● What to do: Among the entries that follow, the required portion opens with the line containing "make_spring(x, low, spring_top)" and closes with the line containing "from enum import Enum". Give that portion again exactly, and nothing else.

● Dataset entries:

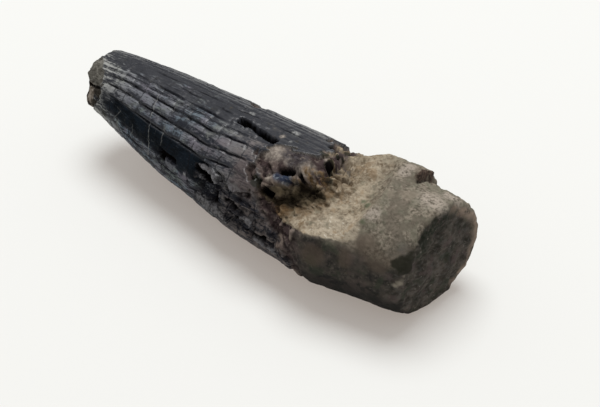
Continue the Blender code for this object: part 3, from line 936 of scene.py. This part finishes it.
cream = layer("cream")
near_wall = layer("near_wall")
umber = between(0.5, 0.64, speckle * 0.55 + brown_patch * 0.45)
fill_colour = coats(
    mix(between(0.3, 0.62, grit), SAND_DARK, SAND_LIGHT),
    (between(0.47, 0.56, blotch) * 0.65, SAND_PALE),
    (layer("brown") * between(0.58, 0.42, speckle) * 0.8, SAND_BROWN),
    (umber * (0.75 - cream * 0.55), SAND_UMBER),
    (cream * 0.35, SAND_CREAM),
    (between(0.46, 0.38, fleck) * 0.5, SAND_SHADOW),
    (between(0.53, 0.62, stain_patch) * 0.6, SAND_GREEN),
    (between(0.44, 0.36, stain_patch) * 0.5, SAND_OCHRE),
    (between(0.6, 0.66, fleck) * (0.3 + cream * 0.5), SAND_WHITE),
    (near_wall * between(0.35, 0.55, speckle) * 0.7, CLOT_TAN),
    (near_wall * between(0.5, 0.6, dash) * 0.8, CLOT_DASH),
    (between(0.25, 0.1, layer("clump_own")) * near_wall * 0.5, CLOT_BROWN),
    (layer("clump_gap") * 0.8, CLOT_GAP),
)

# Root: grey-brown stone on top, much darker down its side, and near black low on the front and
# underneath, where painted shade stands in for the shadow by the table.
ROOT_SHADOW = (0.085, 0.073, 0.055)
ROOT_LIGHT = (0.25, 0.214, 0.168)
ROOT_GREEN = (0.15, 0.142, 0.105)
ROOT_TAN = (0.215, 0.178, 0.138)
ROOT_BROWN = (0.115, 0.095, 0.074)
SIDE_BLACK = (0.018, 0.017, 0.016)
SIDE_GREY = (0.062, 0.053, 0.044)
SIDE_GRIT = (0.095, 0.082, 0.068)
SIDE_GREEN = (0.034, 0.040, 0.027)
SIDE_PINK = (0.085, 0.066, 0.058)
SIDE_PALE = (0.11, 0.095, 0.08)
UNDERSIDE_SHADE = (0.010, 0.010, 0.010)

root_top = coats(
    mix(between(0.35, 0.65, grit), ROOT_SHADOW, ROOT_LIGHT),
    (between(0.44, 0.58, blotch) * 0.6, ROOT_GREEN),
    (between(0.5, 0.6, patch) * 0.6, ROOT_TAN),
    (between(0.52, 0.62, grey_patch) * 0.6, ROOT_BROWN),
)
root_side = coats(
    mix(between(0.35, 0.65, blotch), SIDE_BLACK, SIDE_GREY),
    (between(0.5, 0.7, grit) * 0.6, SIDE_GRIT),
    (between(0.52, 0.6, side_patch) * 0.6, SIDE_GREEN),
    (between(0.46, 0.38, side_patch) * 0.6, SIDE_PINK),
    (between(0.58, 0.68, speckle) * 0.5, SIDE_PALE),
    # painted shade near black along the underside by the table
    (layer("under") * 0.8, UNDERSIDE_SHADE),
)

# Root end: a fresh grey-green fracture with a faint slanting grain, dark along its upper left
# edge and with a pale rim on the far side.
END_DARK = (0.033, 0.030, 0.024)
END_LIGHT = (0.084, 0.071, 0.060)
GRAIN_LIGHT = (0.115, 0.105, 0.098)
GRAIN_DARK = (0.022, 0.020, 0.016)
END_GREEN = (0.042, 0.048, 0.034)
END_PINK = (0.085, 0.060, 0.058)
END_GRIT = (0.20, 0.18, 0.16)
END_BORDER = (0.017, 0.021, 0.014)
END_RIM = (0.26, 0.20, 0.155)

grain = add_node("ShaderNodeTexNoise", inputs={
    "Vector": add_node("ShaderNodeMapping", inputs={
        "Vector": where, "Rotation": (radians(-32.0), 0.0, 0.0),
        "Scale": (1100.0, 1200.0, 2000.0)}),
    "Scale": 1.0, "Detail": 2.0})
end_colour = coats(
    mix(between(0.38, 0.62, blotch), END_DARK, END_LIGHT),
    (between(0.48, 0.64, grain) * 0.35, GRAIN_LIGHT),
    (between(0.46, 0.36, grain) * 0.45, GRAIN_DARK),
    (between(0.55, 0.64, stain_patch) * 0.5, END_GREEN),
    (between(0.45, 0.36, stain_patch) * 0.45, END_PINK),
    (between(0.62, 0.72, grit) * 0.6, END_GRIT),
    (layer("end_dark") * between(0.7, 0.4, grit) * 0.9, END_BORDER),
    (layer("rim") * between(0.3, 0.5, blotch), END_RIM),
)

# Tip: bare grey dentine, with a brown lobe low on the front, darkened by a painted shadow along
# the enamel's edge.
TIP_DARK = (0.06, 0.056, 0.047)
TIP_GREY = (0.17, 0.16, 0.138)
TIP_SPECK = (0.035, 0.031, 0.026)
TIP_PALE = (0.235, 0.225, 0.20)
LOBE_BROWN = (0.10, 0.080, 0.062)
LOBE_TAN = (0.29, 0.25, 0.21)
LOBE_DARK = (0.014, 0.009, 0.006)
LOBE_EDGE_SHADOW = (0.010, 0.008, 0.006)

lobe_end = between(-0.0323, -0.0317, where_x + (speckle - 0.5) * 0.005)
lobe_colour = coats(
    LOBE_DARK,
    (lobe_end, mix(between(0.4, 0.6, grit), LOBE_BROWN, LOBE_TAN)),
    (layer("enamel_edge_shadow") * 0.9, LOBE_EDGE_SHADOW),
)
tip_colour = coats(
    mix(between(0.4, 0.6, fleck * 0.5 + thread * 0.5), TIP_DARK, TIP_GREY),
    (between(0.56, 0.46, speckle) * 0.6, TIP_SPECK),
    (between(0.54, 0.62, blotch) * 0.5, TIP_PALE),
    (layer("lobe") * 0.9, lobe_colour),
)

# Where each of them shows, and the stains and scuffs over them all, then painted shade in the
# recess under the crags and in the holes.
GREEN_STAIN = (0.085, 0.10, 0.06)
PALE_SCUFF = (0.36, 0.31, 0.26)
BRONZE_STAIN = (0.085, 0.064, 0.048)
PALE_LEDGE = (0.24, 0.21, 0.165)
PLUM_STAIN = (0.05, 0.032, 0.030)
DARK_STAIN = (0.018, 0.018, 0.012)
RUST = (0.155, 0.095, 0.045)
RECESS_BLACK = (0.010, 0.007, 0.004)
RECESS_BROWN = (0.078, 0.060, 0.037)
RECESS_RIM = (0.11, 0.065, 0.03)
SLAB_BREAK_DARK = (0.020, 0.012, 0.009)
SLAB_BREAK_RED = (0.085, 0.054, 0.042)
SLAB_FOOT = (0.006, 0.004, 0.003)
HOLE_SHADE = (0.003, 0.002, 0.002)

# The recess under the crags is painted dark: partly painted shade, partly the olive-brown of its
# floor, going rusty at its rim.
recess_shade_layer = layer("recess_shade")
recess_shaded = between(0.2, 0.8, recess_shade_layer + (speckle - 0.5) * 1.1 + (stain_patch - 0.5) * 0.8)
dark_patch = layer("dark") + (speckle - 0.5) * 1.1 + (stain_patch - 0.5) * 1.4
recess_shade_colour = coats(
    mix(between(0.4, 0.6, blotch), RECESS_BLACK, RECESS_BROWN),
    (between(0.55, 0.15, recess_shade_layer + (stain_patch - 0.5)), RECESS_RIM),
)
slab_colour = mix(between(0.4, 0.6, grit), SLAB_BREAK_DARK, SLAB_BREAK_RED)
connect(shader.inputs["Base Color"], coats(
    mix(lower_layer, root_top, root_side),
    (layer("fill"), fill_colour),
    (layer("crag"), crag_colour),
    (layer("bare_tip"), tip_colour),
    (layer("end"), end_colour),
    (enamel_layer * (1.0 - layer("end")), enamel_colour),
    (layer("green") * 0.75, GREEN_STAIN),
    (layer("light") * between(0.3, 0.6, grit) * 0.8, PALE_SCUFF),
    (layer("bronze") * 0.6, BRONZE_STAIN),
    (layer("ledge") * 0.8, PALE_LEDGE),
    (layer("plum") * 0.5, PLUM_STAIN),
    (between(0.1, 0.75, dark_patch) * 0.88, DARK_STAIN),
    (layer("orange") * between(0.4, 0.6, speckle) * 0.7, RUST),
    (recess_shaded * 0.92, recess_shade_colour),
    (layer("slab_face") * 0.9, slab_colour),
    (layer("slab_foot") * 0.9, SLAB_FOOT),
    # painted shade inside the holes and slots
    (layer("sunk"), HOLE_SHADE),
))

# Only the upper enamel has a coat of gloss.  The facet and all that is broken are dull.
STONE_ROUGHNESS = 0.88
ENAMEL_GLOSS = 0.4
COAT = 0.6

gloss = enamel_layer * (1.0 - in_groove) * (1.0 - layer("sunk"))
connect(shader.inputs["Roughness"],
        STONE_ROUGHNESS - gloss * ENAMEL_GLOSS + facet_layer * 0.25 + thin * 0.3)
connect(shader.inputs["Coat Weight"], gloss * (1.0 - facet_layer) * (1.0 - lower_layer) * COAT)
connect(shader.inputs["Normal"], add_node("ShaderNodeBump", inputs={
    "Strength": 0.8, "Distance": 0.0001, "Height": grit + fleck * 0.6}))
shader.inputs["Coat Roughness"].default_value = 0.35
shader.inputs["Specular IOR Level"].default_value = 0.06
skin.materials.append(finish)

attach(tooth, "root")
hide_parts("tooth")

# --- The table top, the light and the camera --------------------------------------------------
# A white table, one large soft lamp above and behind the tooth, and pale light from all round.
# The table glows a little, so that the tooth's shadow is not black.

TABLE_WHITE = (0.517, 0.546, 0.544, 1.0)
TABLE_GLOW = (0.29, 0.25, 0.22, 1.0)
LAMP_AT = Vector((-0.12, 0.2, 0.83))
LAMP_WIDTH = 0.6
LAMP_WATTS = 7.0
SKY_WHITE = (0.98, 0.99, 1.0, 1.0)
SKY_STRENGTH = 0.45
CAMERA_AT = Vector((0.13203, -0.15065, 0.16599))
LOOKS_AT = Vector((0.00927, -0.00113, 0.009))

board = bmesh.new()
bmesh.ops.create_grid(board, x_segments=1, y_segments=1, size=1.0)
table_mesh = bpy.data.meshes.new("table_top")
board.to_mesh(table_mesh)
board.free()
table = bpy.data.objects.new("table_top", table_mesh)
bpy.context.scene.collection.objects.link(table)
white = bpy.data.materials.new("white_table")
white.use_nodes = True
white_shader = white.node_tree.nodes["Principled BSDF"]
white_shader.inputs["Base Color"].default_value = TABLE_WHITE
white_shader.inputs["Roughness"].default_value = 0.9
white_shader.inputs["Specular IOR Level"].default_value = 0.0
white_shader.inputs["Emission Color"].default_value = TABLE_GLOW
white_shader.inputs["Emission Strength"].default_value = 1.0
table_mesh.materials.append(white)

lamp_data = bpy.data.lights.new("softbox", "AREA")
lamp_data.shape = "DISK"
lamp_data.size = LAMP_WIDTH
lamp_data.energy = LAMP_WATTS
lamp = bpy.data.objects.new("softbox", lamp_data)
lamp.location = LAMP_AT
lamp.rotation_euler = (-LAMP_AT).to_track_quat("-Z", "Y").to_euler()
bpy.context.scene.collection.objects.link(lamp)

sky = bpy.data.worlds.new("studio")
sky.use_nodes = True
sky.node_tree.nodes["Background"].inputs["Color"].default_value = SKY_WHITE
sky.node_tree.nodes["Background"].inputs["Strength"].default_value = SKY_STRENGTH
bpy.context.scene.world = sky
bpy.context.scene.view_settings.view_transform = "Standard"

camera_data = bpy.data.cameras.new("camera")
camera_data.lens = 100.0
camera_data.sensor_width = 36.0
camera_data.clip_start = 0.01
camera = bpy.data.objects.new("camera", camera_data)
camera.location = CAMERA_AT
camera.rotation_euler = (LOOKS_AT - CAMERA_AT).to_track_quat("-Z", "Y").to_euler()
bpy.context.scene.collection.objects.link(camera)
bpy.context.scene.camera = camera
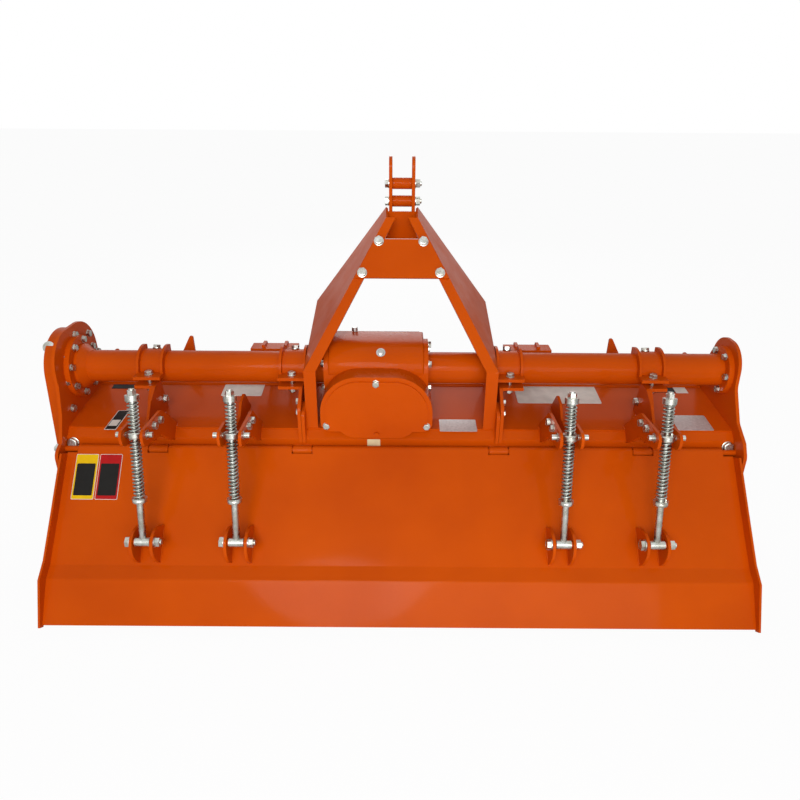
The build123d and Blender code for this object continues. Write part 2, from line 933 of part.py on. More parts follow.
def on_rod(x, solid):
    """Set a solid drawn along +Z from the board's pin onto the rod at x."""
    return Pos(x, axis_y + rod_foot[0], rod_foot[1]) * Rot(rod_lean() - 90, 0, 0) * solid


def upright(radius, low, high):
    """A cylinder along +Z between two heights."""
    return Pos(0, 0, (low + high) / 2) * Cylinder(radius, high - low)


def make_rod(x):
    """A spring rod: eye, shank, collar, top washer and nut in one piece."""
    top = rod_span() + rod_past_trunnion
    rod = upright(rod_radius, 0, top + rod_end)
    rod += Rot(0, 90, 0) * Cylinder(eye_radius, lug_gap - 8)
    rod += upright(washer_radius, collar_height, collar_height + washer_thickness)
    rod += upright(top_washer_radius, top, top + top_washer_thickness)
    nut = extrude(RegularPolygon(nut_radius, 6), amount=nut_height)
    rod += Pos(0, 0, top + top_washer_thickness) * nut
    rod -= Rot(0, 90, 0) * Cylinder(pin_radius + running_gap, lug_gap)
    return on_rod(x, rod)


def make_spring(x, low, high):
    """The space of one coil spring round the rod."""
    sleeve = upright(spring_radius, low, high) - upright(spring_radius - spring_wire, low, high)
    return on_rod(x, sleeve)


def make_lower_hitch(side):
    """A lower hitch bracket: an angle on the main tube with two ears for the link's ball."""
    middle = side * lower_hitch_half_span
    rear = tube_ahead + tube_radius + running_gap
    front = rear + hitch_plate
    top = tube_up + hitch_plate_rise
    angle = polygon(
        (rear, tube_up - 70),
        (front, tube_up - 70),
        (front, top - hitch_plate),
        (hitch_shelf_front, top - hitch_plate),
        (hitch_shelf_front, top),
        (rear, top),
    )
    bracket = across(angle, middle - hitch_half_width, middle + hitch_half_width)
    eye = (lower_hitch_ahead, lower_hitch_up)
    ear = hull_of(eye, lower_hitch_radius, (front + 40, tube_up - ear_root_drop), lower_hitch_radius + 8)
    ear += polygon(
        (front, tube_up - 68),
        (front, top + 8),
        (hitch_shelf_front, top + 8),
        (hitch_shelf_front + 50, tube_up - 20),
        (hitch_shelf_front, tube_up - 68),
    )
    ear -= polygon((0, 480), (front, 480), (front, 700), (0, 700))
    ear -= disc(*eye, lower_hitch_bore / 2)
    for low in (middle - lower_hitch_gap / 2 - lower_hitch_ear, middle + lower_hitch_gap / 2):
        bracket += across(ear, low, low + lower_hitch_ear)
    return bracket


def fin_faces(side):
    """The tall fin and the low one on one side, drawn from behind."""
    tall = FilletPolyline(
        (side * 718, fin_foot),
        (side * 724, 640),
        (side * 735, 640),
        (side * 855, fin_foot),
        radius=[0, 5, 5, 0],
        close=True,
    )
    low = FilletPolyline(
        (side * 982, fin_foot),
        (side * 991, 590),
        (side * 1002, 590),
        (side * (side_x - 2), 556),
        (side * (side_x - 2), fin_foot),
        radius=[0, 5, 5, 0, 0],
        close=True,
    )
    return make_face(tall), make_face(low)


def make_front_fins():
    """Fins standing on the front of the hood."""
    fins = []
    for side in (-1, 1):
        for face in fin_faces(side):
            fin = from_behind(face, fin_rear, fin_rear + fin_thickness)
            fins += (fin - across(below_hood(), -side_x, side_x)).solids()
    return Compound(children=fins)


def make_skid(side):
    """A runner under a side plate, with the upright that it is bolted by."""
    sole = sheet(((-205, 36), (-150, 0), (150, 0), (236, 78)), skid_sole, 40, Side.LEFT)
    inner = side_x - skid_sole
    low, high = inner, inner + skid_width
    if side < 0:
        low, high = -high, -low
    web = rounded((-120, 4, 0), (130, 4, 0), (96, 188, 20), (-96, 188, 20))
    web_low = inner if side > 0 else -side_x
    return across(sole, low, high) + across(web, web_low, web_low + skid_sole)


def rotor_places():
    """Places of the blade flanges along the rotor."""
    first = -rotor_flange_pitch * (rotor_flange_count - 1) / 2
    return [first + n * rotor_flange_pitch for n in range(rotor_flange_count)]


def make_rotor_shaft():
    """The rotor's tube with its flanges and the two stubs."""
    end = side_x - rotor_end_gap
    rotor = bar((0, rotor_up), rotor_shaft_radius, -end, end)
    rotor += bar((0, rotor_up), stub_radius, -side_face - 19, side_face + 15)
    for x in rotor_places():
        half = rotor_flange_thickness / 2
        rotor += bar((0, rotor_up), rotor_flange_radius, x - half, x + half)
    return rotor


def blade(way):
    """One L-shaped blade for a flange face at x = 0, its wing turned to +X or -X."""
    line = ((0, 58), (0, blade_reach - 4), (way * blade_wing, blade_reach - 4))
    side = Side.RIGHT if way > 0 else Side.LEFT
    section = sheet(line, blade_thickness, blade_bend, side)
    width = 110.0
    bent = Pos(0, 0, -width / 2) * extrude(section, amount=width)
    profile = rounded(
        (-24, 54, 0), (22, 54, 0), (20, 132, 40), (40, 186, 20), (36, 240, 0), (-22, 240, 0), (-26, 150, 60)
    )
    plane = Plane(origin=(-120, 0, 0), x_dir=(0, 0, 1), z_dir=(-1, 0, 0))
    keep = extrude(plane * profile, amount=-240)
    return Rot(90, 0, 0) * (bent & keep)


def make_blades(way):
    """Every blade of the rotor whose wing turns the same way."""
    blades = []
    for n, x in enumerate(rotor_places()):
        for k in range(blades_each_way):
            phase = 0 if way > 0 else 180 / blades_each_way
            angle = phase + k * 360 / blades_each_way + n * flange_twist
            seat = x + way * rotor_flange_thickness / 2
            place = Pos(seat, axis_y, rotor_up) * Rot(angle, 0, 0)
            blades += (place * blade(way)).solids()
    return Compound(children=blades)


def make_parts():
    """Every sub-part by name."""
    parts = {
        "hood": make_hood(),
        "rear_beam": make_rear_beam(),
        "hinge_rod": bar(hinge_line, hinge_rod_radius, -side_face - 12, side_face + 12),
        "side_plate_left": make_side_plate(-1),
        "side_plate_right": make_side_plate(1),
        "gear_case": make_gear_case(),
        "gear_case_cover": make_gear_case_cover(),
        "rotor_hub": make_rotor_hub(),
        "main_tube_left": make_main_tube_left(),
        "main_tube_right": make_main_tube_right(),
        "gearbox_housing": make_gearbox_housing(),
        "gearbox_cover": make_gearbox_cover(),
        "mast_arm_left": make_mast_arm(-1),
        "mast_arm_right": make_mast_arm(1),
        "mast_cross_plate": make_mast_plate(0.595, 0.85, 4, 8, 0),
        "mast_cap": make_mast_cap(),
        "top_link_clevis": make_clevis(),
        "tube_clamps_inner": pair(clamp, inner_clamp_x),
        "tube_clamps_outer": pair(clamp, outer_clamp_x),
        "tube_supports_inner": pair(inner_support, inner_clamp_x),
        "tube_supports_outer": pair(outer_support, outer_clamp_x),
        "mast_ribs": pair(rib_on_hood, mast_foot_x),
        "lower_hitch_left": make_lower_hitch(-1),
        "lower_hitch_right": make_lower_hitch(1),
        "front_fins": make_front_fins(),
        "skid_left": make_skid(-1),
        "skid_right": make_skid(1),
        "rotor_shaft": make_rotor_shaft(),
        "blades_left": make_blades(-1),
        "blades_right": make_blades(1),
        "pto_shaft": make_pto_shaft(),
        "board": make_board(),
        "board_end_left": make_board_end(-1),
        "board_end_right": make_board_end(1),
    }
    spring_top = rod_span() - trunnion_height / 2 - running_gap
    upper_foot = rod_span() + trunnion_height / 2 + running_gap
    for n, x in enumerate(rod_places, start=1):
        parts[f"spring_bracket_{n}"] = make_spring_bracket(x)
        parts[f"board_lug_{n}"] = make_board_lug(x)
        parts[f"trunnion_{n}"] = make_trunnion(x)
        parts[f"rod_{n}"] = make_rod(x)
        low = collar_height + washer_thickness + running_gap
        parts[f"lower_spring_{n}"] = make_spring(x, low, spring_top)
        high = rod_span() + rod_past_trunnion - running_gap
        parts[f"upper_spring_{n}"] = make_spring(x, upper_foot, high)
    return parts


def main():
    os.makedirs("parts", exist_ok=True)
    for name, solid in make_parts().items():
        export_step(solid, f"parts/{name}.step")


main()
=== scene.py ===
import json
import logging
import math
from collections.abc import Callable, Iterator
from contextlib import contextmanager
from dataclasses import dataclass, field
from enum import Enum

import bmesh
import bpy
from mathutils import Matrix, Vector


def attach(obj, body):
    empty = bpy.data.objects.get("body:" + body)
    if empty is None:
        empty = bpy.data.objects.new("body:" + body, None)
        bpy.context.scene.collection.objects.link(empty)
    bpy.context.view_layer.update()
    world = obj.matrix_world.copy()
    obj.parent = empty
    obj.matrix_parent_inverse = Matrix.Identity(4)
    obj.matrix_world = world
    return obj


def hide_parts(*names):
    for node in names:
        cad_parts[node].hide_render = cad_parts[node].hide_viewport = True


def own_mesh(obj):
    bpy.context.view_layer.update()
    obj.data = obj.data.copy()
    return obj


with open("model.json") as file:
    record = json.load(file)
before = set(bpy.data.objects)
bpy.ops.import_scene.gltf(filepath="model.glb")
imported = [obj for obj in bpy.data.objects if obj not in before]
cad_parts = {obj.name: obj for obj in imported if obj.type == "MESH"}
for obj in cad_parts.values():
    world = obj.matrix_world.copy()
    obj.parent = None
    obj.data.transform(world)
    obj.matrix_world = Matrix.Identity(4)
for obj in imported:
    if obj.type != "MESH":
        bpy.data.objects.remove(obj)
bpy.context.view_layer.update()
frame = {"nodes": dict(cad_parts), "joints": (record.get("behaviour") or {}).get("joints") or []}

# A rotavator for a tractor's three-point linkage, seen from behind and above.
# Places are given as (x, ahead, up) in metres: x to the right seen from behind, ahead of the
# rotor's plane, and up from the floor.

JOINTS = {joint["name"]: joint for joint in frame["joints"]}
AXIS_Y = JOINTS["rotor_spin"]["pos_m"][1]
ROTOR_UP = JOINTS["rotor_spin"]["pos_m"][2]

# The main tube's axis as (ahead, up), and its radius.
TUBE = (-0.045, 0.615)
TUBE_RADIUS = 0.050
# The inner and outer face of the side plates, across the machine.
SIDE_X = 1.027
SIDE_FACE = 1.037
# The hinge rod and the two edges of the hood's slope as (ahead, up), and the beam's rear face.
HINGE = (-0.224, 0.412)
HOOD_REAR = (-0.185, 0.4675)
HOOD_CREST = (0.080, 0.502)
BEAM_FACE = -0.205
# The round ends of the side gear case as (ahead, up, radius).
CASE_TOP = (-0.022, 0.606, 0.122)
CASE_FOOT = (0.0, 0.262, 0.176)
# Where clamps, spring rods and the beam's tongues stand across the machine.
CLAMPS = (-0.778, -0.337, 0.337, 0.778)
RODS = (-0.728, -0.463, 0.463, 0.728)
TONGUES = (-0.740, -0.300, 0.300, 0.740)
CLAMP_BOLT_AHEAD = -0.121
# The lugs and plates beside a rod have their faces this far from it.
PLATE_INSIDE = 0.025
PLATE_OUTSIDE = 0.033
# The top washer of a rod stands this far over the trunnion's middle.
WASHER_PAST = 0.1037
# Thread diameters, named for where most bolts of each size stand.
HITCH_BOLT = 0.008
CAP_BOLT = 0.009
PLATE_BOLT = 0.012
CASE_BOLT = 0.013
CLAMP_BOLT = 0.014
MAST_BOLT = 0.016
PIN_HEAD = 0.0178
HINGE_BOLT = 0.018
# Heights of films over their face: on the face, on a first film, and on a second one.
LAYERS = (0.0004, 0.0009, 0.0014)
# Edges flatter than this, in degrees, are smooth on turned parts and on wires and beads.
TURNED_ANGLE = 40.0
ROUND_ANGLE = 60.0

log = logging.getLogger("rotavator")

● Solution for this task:
        parts[f"lower_spring_{n}"] = make_spring(x, low, spring_top)
        high = rod_span() + rod_past_trunnion - running_gap
        parts[f"upper_spring_{n}"] = make_spring(x, upper_foot, high)
    return parts


def main():
    os.makedirs("parts", exist_ok=True)
    for name, solid in make_parts().items():
        export_step(solid, f"parts/{name}.step")


main()
=== scene.py ===
import json
import logging
import math
from collections.abc import Callable, Iterator
from contextlib import contextmanager
from dataclasses import dataclass, field
from enum import Enum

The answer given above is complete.